Il est également nécessaire de revoir les indicateurs d’évaluation. Ils sont actuellement au nombre de 20, bien trop faible pour beaucoup d’acteurs concernés. Mais aucun pays n’a encore trouvé le niveau idéal. Les comparaisons internationales montrent en effet que « le suivi par indicateur quantitatif de résultats et d’impact d’une stratégie aussi englobante s’apparente à la quadrature du cercle. »
D’une manière générale, la SNS a manqué de visibilité, la communication gouvernementale ou des autorités de santé mettant en avant certains plans ou dispositifs (par exemple, Ma Santé 2022, Ségur de la Santé). Aussi elle est peu connue des acteurs de terrain, qui « n’ont aucune raison d’utiliser le document SNS au quotidien. »
- Recommandations
Les auteurs de l’évaluation proposent de construire la prochaine SNS autour de « trois grands paramètres structurants » : objectifs (pour qui ? pour quoi ?), éléments de structure (quoi ? périmètre, objectifs, temporalité), méthode d’élaboration et de mise en œuvre (comment ?). Chaque paramètre doit être élaboré en tenant compte de la cohérence d’ensemble, tout au long de la démarche, et dans une logique itérative (permettant d’adapter la stratégie aux circonstances).

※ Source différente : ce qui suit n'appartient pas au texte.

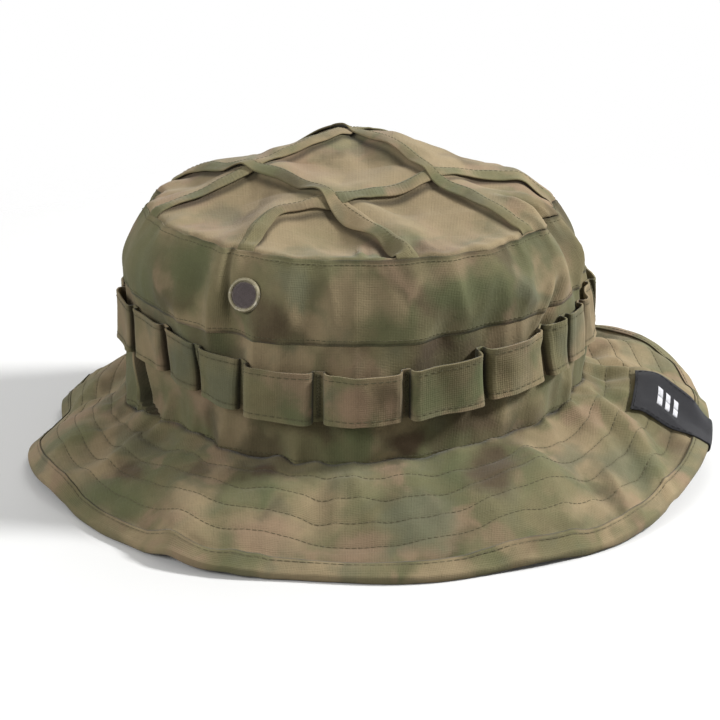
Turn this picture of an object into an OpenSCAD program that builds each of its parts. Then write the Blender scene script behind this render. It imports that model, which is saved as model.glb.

Ils émettent neuf « conditions de réussite », dont le portage de la SNS au plus haut niveau (cabinet ministériel), avec une équipe transversale dédiée, un processus d’élaboration partagé avec les acteurs de santé, ainsi que les élus et les représentants des usagers, et une hiérarchisation des objectifs. Ils se déclarent en faveur d’une cohérence entre les priorités de la SNS et les moyens de sa mise en œuvre dans le cadre de la LFSS (loi de financement de la sécurité sociale) : financement des politiques de santé, ressources humaines, systèmes d’information. Enfin, ils souhaitent une « communication forte et régulière autour de la SNS à toutes les phases du projet », en particulier pour favoriser la démocratie sanitaire.